The second decade of the twenty-first century saw cryptocurrency develop from a few obscure blockchain networks into a fully-fledged alternative financial system. What are the next generation of products that will blockchain take a step further?

As we move into the next decade, a few technologies being developed behind the scenes may help to solve some of the nascent ecosystem’s biggest challenges.

1. MPC Custody

Poor private key management practices are an ongoing issue for the crypto industry, leading to millions of dollars worth of losses. This has made life difficult for retail investors and has kept most big institutional investors at bay. As tech research firm Gartner says, "private key management has become "the Achilles Heel of blockchain applications."

Secure multiparty computation—or MPC—promises to revolutionize crypto asset custody.

Instead of taking control of private keys, MPC-based custody solutions use mathematical algorithms to sign blockchain transactions with a secure cryptographic operation. Proponents claim this creates unprecedented security without the need for cumbersome withdrawal processes.

Fireblocks, Qredo, Unbound, and Curv are a few vendors of this new technology. Each has taken a slightly different approach to create the MPC-based security infrastructure that could ultimately give large institutions the confidence needed to enter the space.

2. Private stablecoins

Stablecoins hit primetime in 2019, with banks, big tech, and crypto startups all clamoring to offer blockchain-based versions of fiat currencies. These are now being used for trading on cryptocurrency exchanges, making remittances, and borrowing and lending in the fast-growing DeFi and CeFi markets.

But all this activity has put stablecoins on the radar of regulators. Authorities around the world are waking up to this new form of digital money, and stepping up scrutiny on concerns over money laundering, lack of reserves, and surveillance across networks.

As a result, stablecoin issuers are now forced to act more like centralized banks by blacklisting addresses suspected of criminal activity, and freezing assets anytime they like.

Blockchain surveillance companies have made this even easier, offering a continually wider view of ledger activity. CipherTrace—which works with various law enforcement agencies—claims to be able to see almost 90 percent of all cryptocurrency trading volume, meaning few stablecoins are likely to be free from prying eyes.

At present, there are only a couple of stablecoins—including $USDT on Liquid and $DAI—that can’t be frozen indiscriminately. Of these, only $USDT on Liquid offers privacy functionality through Liquid‘s’ Confidential Transactions, but this comes with the uncertain reputation of Tether.

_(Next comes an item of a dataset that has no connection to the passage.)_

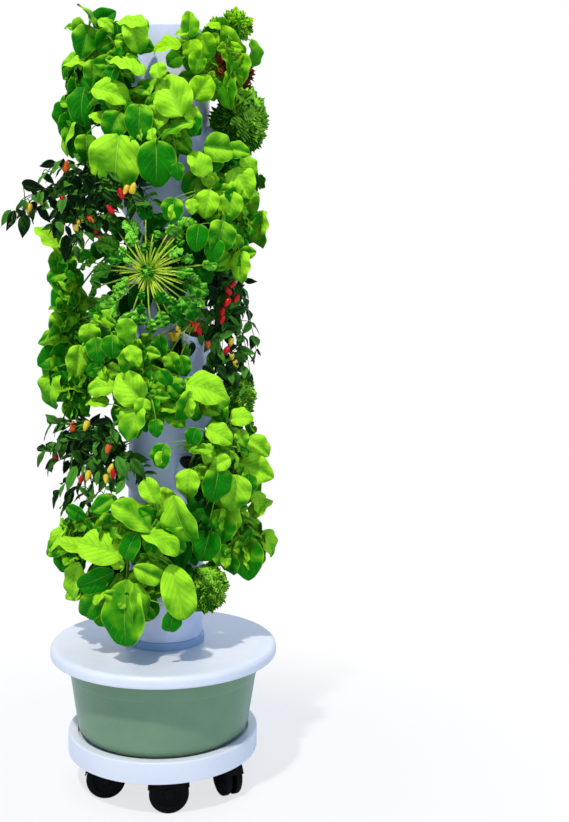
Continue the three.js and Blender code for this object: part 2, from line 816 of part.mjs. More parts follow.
const tower = new THREE.Group();
tower.add(named('dolly_tray', dollyTray(), paint.white));
addCasters(tower);
tower.add(named('reservoir_tub', reservoirTub(), paint.green));
tower.add(named('reservoir_lid', reservoirLid(), paint.white));
tower.add(named('access_port_plug', accessPortPlug(), paint.white));
tower.add(named('column_collar', columnCollar(), paint.white));
addColumn(tower);
tower.add(named('top_cap', topCap(), paint.white));
tower.add(named('pump_housing', pumpHousing(), paint.pump));
tower.add(named('pump_impeller', pumpImpeller(), paint.pump));
tower.add(named('riser_pipe', riserPipe(), paint.pipe));
tower.add(named('distributor_disc', distributorDisc(), paint.pipe));
addPlants(tower);

export default tower;
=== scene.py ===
"""The looks of a vertical planter tower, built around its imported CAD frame.

Metres, +Z up, the origin on the floor under the column. The stage and the camera come first,
then the moulded pieces, and last the plants, each in the space that its CAD solid holds.
"""

import json
import math
import random

import bmesh
import bpy
import numpy as np
from mathutils import Matrix, Vector


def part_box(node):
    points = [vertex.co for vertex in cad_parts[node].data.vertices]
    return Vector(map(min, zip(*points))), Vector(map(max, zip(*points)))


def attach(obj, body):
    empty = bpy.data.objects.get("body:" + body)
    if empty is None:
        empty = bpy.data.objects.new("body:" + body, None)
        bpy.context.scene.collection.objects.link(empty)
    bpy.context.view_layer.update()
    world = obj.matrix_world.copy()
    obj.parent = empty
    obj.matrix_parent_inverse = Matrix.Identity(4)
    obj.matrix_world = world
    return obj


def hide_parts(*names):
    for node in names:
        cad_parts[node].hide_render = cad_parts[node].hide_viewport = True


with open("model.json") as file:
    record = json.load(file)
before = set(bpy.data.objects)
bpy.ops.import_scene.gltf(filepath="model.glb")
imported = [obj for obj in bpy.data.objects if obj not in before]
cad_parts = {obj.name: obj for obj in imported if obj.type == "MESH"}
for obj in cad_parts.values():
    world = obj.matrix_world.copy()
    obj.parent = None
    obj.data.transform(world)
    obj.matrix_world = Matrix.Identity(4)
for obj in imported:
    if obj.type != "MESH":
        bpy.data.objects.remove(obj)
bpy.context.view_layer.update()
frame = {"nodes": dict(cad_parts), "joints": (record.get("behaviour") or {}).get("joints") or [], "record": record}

bl_info = {
    "name": "Planter Tower Looks",
    "version": (1, 0, 0),
    "blender": (4, 5, 0),
    "location": "View3D > Sidebar > Planter",
    "description": "Builds the moulded shells and the plants of a vertical planter tower",
    "category": "Object",
}

ROOT = "tower"
UP = Vector((0, 0, 1))
GOLDEN_ANGLE = 2.399963
# How far a leaf's side veins sweep towards its tip
VEIN_SWEEP = 0.42

# Colours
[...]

This leaves a large gap in the market for a truly decentralized and private stablecoin, like Haven’s xUSD which is one such project currently in development. This asset uses the privacy tech of Monero—stealth addresses, ring signatures, and bulletproofs—to create a private, non-asset backed, algorithmic stablecoin. The coin is currently circulating on testnet, and could have an existing customer base of privacy supporters when the mainnet launches in January.

3. Decentralized insurance

Decentralized finance (DeFi) has become a complex interlinked ecosystem, with composable crypto assets shared between protocols like Maker, Augur, and Compound and assembled in multiple combinations like lego bricks.

But this added complexity brings systemic risk. Smart contracts can suffer from bugs or governance issues, and problems with a single protocol can ripple out to cause havoc across the whole ecosystem. Much like the rehypothecation of assets by banks that led to the financial crisis of 2008.

To help users of these protocols and platforms share the risk, a few companies are pioneering different approaches to smart contract insurance.

Nexus mutual is one such offering that bills itself as a people-powered alternative to insurance. Resources are pooled together by members, and when a claim is made, members decide collectively if it is valid, with all decisions enforced publicly by smart contracts. The insurance covers blockchain-specific risks, like potential bugs in smart contract code or wallet hacks, and more mainstream risks like earthquakes and natural disaster protection.

Competing service Etherisc is also beginning to offer insurance for token economies and crypto lending markets, along with more mainstream packages including fully licensed flight delay insurance, and hurricane protection that offers instant payouts triggered automatically by weather station data.

Though the original appeal of smart contracts was trustlessness—providing automated transactions without a third party—decentralized insurance could ironically help deliver the trust needed to achieve more mainstream adoption of decentralized financial services.